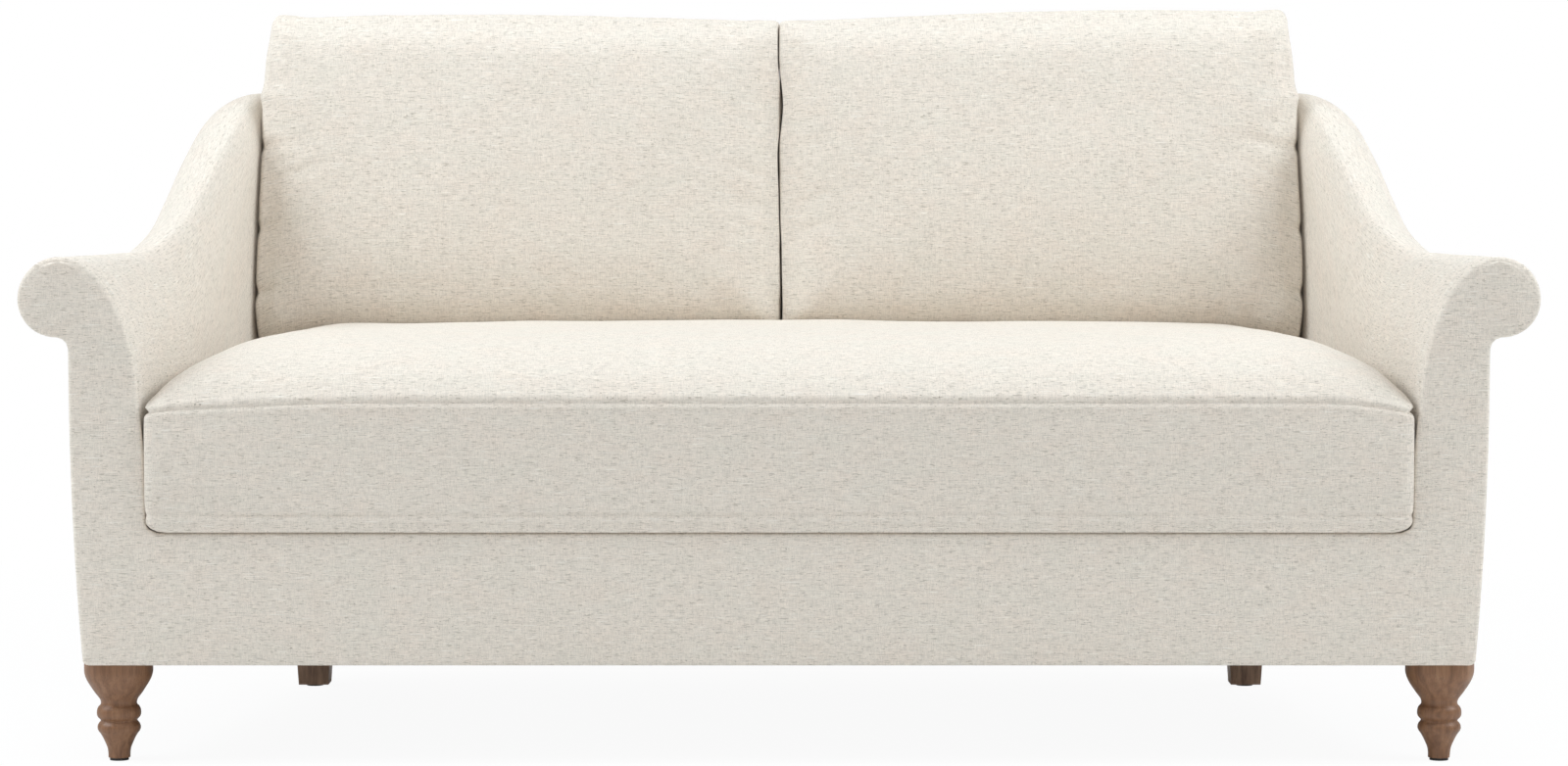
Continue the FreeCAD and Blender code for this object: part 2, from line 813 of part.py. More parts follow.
e_deck_front = "(Sizes.nose_return + Sizes.gap)"
e_deck_rear = "(Sizes.base_depth - Sizes.back_thick - Sizes.gap)"
plan_sheet(
    "deck_cover",
    f"{e_front} + {e_deck_front}",
    f"{e_front} + {e_deck_rear}",
    f"Sizes.inner_front - {e_slope} * {e_deck_front} - Sizes.gap",
    f"Sizes.inner_front - {e_slope} * {e_deck_rear} - Sizes.gap",
    "Sizes.deck_height - Sizes.cloth",
    "Sizes.cloth",
)
plan_sheet(
    "deck_pad",
    f"{e_front} + Sizes.nose_radius",
    f"{e_front} + {e_deck_rear}",
    f"Sizes.inner_front - {e_slope} * Sizes.nose_radius - Sizes.gap",
    f"Sizes.inner_front - {e_slope} * {e_deck_rear} - Sizes.gap",
    e_deck_pad_low,
    "Sizes.deck_pad",
)
e_bolt_hole = "Sizes.bolt_radius + Sizes.gap"
e_side_slope = "((Sizes.outer_front - Sizes.outer_back) / Sizes.base_depth)"
plan_sheet(
    "dust_cover",
    f"{e_front} + {e_liner}",
    f"{e_front} + Sizes.base_depth - {e_liner}",
    f"Sizes.outer_front - Sizes.side_lean - {e_liner} - {e_side_slope} * {e_liner}",
    f"Sizes.outer_back - Sizes.side_lean - {e_liner} + {e_side_slope} * {e_liner}",
    "Sizes.leg_height",
    "Sizes.dust_cloth",
    [
        ("Sizes.foot_in", f"{e_front} + Sizes.foot_back", e_bolt_hole),
        ("Sizes.block_in", f"{e_front} + Sizes.base_depth - Sizes.block_front", e_bolt_hole),
    ],
)


# front border: cloth down the front rail, round the nose and back over the deck
def border_profile(x, inset):
    high = of("deck_height") - inset
    radius = of("nose_radius") - inset
    y_near = front_y + inset
    y_far = front_y + of("nose_return")
    nose = front_y + of("nose_radius")
    return [
        (Vector(x, y_near, foot_top),),
        (Vector(x, y_near, high - radius),),
        (Vector(x, y_near, high), Vector(x, nose, high)),
        (Vector(x, y_far, high),),
    ]


def border_cover():
    half = of("inner_front") - gap
    narrow = wall_at(front_y + of("nose_return")) - gap
    wires = []
    for side in (-1, 1):
        steps = border_profile(0, 0) + backwards(border_profile(0, cloth))
        placed = []
        for step in steps:
            points = []
            for p in step:
                x = mix(half, narrow, (p.y - front_y) / of("nose_return"))
                points.append(Vector(side * x, p.y, p.z))
            placed.append(tuple(points))
        wires.append(outline(placed))
    return loft(wires)


feature("front_border_cover", border_cover())


# the back: cover and foam run up its front, round the top and back to the outside cover
def back_profile(inset, low):
    high = of("back_height") - inset
    crest = of("back_height") - of("back_foam") - gap
    edge = of("back_foam") + gap
    s_face = back_share + share(inset)
    s_crest = back_share + share(edge)
    s_rear = 1 - share(liner)
    return [
        (s_face, low),
        (s_face, crest),
        ((s_face, high), (s_crest, high)),
        (s_rear, high),
    ]


def back_shell(near, far, low):
    wires = []
    for side in (-1, 1):
        def spot(pair):
            s, z = pair
            p = at(0, z, s)
            return Vector(side * (wall_at(p.y - lean_at(z)) - of("back_side_gap")), p.y, z)

        def steps(profile):
            out = []
            for item in profile:
                if isinstance(item[0], tuple):
                    out.append(tuple(spot(p) for p in item))
                else:
                    out.append((spot(item),))
            return out

        path = steps(back_profile(near, low)) + backwards(steps(back_profile(far, low)))
        wires.append(outline(path))
    return loft(wires)


feature("inside_back_cover", back_shell(0, cloth, arm_low))
feature("back_foam", back_shell(liner, of("back_foam"), arm_low))


def outside_back(s):
    """The whole rear outline: both arms' outsides, shoulders and the top between them."""
    a = arm_section(1)
    right = [
        (at(side_x(1, foot_top, 0), foot_top, s),),
        side_bow(1, foot_top, bow_top(1), 0, lambda x, z: at(x, z, s)),
        (at(a["outer"], side_top(1, 0), s),),
        (at(a["outer"], a["roll"] - a["low"], s), at(a["tip"] - a["low"], a["roll"] - a["low"], s)),
        (at(a["tip"], a["roll"] - a["low"], s), at(a["tip"], a["roll"], s)),
        (at(a["tip"], a["top"], s), at(a["ridge"], a["top"], s)),
    ]
    return outline(right + [flipped(step) for step in backwards(right)])


feature("outside_back_cover", loft([outside_back(1 - share(cloth)), outside_back(1)]))


# upright webbing straps in front of the back rails, with two across behind them
def webbing():
    wide, thick = of("strap_wide"), of("strap_thick")
    low = lower_rail + gap
    high = post_high - gap
    face = rail_front - gap
    count = int(of("strap_count"))
    span = 2 * (of("inner_back") - wide)
    solids = []
    for i in range(count):
        x = -span / 2 + span * i / (count - 1)
        solids.append(
            slab(
                share(face - thick),
                share(face),
                low,
                high,
                lambda s, z: x - wide / 2,
                lambda s, z: x + wide / 2,
            )
        )
    return Part.makeCompound(solids)


feature("back_webbing", webbing())

# turned front foot, from the top down: radius and height as shares of the foot's own sizes.
# A third value is the radius of the arc that reaches the point, as a share, plus outwards, minus inwards.
foot_shares = [
    (0.960, 1.000, 0.0),
    (0.548, 0.598, 1.08),
    (0.600, 0.500, -0.25),
    (0.532, 0.382, 0.246),
    (0.548, 0.250, 0.257),
    (0.320, 0.100, -2.6),
    (0.303, 0.000, 0.0),
]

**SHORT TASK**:
Extract every line above exactly as it stands.

**PROBLEM SOLUTION**:
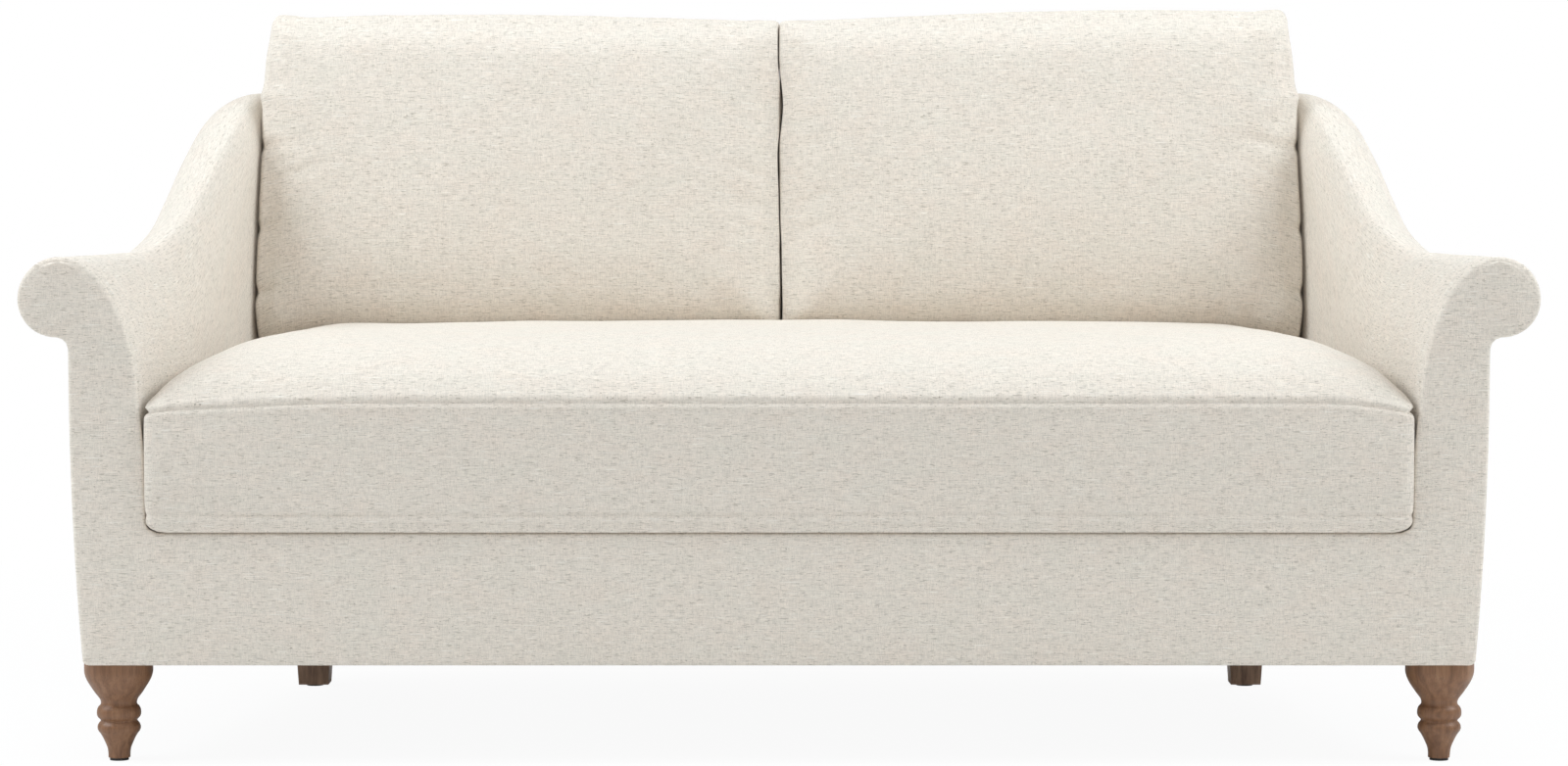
Continue the FreeCAD and Blender code for this object: part 2, from line 813 of part.py. More parts follow.
e_deck_front = "(Sizes.nose_return + Sizes.gap)"
e_deck_rear = "(Sizes.base_depth - Sizes.back_thick - Sizes.gap)"
plan_sheet(
    "deck_cover",
    f"{e_front} + {e_deck_front}",
    f"{e_front} + {e_deck_rear}",
    f"Sizes.inner_front - {e_slope} * {e_deck_front} - Sizes.gap",
    f"Sizes.inner_front - {e_slope} * {e_deck_rear} - Sizes.gap",
    "Sizes.deck_height - Sizes.cloth",
    "Sizes.cloth",
)
plan_sheet(
    "deck_pad",
    f"{e_front} + Sizes.nose_radius",
    f"{e_front} + {e_deck_rear}",
    f"Sizes.inner_front - {e_slope} * Sizes.nose_radius - Sizes.gap",
    f"Sizes.inner_front - {e_slope} * {e_deck_rear} - Sizes.gap",
    e_deck_pad_low,
    "Sizes.deck_pad",
)
e_bolt_hole = "Sizes.bolt_radius + Sizes.gap"
e_side_slope = "((Sizes.outer_front - Sizes.outer_back) / Sizes.base_depth)"
plan_sheet(
    "dust_cover",
    f"{e_front} + {e_liner}",
    f"{e_front} + Sizes.base_depth - {e_liner}",
    f"Sizes.outer_front - Sizes.side_lean - {e_liner} - {e_side_slope} * {e_liner}",
    f"Sizes.outer_back - Sizes.side_lean - {e_liner} + {e_side_slope} * {e_liner}",
    "Sizes.leg_height",
    "Sizes.dust_cloth",
    [
        ("Sizes.foot_in", f"{e_front} + Sizes.foot_back", e_bolt_hole),
        ("Sizes.block_in", f"{e_front} + Sizes.base_depth - Sizes.block_front", e_bolt_hole),
    ],
)


# front border: cloth down the front rail, round the nose and back over the deck
def border_profile(x, inset):
    high = of("deck_height") - inset
    radius = of("nose_radius") - inset
    y_near = front_y + inset
    y_far = front_y + of("nose_return")
    nose = front_y + of("nose_radius")
    return [
        (Vector(x, y_near, foot_top),),
        (Vector(x, y_near, high - radius),),
        (Vector(x, y_near, high), Vector(x, nose, high)),
        (Vector(x, y_far, high),),
    ]


def border_cover():
    half = of("inner_front") - gap
    narrow = wall_at(front_y + of("nose_return")) - gap
    wires = []
    for side in (-1, 1):
        steps = border_profile(0, 0) + backwards(border_profile(0, cloth))
        placed = []
        for step in steps:
            points = []
            for p in step:
                x = mix(half, narrow, (p.y - front_y) / of("nose_return"))
                points.append(Vector(side * x, p.y, p.z))
            placed.append(tuple(points))
        wires.append(outline(placed))
    return loft(wires)


feature("front_border_cover", border_cover())


# the back: cover and foam run up its front, round the top and back to the outside cover
def back_profile(inset, low):
    high = of("back_height") - inset
    crest = of("back_height") - of("back_foam") - gap
    edge = of("back_foam") + gap
    s_face = back_share + share(inset)
    s_crest = back_share + share(edge)
    s_rear = 1 - share(liner)
    return [
        (s_face, low),
        (s_face, crest),
        ((s_face, high), (s_crest, high)),
        (s_rear, high),
    ]


def back_shell(near, far, low):
    wires = []
    for side in (-1, 1):
        def spot(pair):
            s, z = pair
            p = at(0, z, s)
            return Vector(side * (wall_at(p.y - lean_at(z)) - of("back_side_gap")), p.y, z)

        def steps(profile):
            out = []
            for item in profile:
                if isinstance(item[0], tuple):
                    out.append(tuple(spot(p) for p in item))
                else:
                    out.append((spot(item),))
            return out

        path = steps(back_profile(near, low)) + backwards(steps(back_profile(far, low)))
        wires.append(outline(path))
    return loft(wires)


feature("inside_back_cover", back_shell(0, cloth, arm_low))
feature("back_foam", back_shell(liner, of("back_foam"), arm_low))


def outside_back(s):
    """The whole rear outline: both arms' outsides, shoulders and the top between them."""
    a = arm_section(1)
    right = [
        (at(side_x(1, foot_top, 0), foot_top, s),),
        side_bow(1, foot_top, bow_top(1), 0, lambda x, z: at(x, z, s)),
        (at(a["outer"], side_top(1, 0), s),),
        (at(a["outer"], a["roll"] - a["low"], s), at(a["tip"] - a["low"], a["roll"] - a["low"], s)),
        (at(a["tip"], a["roll"] - a["low"], s), at(a["tip"], a["roll"], s)),
        (at(a["tip"], a["top"], s), at(a["ridge"], a["top"], s)),
    ]
    return outline(right + [flipped(step) for step in backwards(right)])


feature("outside_back_cover", loft([outside_back(1 - share(cloth)), outside_back(1)]))


# upright webbing straps in front of the back rails, with two across behind them
def webbing():
    wide, thick = of("strap_wide"), of("strap_thick")
    low = lower_rail + gap
    high = post_high - gap
    face = rail_front - gap
    count = int(of("strap_count"))
    span = 2 * (of("inner_back") - wide)
    solids = []
    for i in range(count):
        x = -span / 2 + span * i / (count - 1)
        solids.append(
            slab(
                share(face - thick),
                share(face),
                low,
                high,
                lambda s, z: x - wide / 2,
                lambda s, z: x + wide / 2,
            )
        )
    return Part.makeCompound(solids)


feature("back_webbing", webbing())

# turned front foot, from the top down: radius and height as shares of the foot's own sizes.
# A third value is the radius of the arc that reaches the point, as a share, plus outwards, minus inwards.
foot_shares = [
    (0.960, 1.000, 0.0),
    (0.548, 0.598, 1.08),
    (0.600, 0.500, -0.25),
    (0.532, 0.382, 0.246),
    (0.548, 0.250, 0.257),
    (0.320, 0.100, -2.6),
    (0.303, 0.000, 0.0),
]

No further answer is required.